Secondo un sondaggio di Skuola.net uno studente su quattro con il “debito” non può accedere a corsi di recupero organizzati dalla scuola e uno su due preferisce lo studio fai-da-te rispetto alla frequenza delle lezioni pomeridiane salva-insufficienze. Non è detto che siano dati perfettamente combacianti con la realtà, ma è certo che si avvicinino molto, il che urge una riflessione tempestiva e precise iniziative per porre fine ad una delle riforme più fallimentari del sistema scuola.
Sono molte le difficoltà e le contraddizioni che vanno a penalizzare ulteriormente gli studenti già in difficoltà, che lungi dall’essere aiutati o sono “sanati” oppure vengono di fatto persi, volutamente persi. Il sistema del recupero ha ampiamente dimostrato di essere inadeguato, perché con questo meccanismo la scuola si mette a posto la coscienza ma non riesce ad affrontare la questione sempre grave della dispersione scolastica, e così rimane ad incombere sul suo pachidermico procedere il monito di don Milani, “il problema della scuola sono i ragazzi che perde”.

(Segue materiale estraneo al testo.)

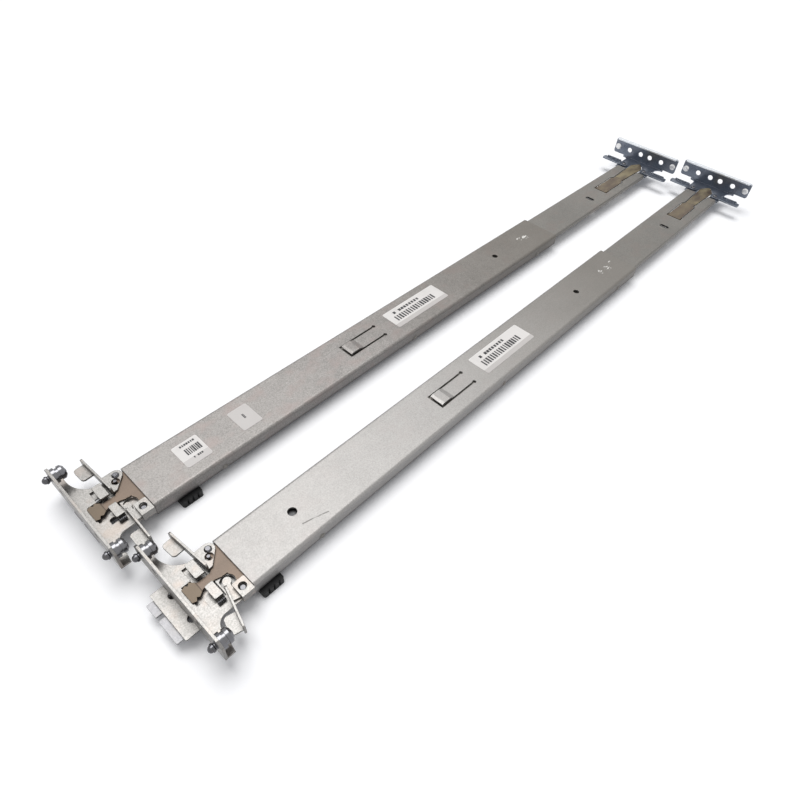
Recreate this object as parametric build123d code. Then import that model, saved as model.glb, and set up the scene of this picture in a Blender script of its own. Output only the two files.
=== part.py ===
from build123d import *
import os

# Sliding server rail pair, lying with the outer faces up, in millimetres.
# Each rail is drawn in its own frame: x across the rail, y towards the rear from a line
# just behind the front flange, z up from the outer face of the front channel.
# The two finished rails are then set side by side, and the pair's origin is the
# middle of its footprint on the surface that it lies on.

# How the pair lies
RAIL_PARTING = 1.7
RAIL_STAGGER = 11.45
RAIL_DEPTH = 17.0
SLIDE_DRAWN_OUT = {"left": 0.0, "right": 13.3}
UPPER_ARM_SET = {"left": 3.5, "right": 5.0}
LOWER_ARM_SET = {"left": -1.5, "right": -14.8}

# Rack hole pattern of the flanges: two rack units, holes 15.875 and 12.7 apart
RACK_LONG_STEP = 15.875
RACK_SHORT_STEP = 12.7
HOLE_NEAR = RACK_SHORT_STEP / 2
HOLE_MIDDLE = HOLE_NEAR + RACK_LONG_STEP
PIN_X = HOLE_MIDDLE + RACK_LONG_STEP

# Gaps between pieces that move on each other
RUN_GAP = 0.3
PIVOT_GAP = 0.05
BALL_GAP = 0.05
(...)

Perché il sistema non funziona? Per due ordini di ragioni. Il primo riguarda la difficoltà della scuola a dare a tutti gli studenti la possibilità di recuperare i debiti, sia per una insufficienza di fondi sia perché organizzare corsi per ogni disciplina è irrealistico oltre che impossibile. Il secondo riguarda il metodo cui questi corsi obbediscono, che si sta rivelando anno dopo anno sempre più inadeguato rispetto al bisogno che gli studenti denunciano con i loro fallimenti scolastici. È l’idea stessa del corso di recupero ad essere profondamente sbagliata come concezione e inefficace nella pratica. Uno studente che ha bisogno di recuperare, lungi dal trovare un aiuto a sé, si trova a dover frequentare con altri dieci o quindici studenti un corso che ripete quello che non ha capito dentro la normale attività scolastica. In pratica si affida ad un corso la speranza di un improbabile recupero, per cui alla fine c’è chi grazia il condannato, c’è chi invece lo condanna, anche se il risultato è lo stesso ovvero il corso non ha portato ad un miglioramento reale nell’apprendimento.
Chi governa la scuola deve capire che l’errore sta proprio nell’aver voluto istituire dei corsi di recupero, mentre il bisogno di uno studente in difficoltà è quello di incontrare uno sguardo su di sé, un rapporto ad personam dentro il quale fare un lavoro per apprendere ciò che non si è capito, per colmare le proprie lacune. E non è un’analisi a dirlo, ma esperienze reali come quella di Portofranco, una associazione di volontari, che opera sul territorio nazionale e che interviene entrando in rapporto con i ragazzi e le ragazze in difficoltà e facendo con ognuno e ognuna di loro un percorso personale.
Mentre i corsi di recupero delle scuole falliscono, associazioni di volontariato come quella riescono a condividere il bisogno di imparare di tanti studenti e lo fanno grazie alla dedizione gratuita di tanti insegnanti e studenti universitari che dedicano parte del loro tempo libero ad aiutare chi ha delle lacune nella preparazione a trovare la strada per colmarla.
Da questa esperienza emerge un dato significativo, e cioè che uno studente in difficoltà non è aiutato da un corso, ma da uno sguardo umano, segno che la scuola perde tanti studenti perché li considera un numero, mentre essi per imparare hanno bisogno di sentirsi voluti bene. Si tratta allora di fare una riforma radicale? No. Semplicemente la scuola dovrebbe fare un passo indietro e riconoscere che dove lei fallisce c’è chi riesce. E allora dovrebbe semplicemente valorizzare questa ricchezza del volontariato per la capacità che ha di intervenire sul grave fenomeno della dispersione scolastica.
Ma per fare questo ci si dovrebbe liberare dallo statalismo che all’istituzione demanda tutto, per riconoscere che nella realtà c’è chi sa condividere meglio il bisogno e sa rispondervi. Il problema è se interessa di più che lo studente colmi le sue lacune o che l’istituzione tenga in mano tutto, proprio tutto.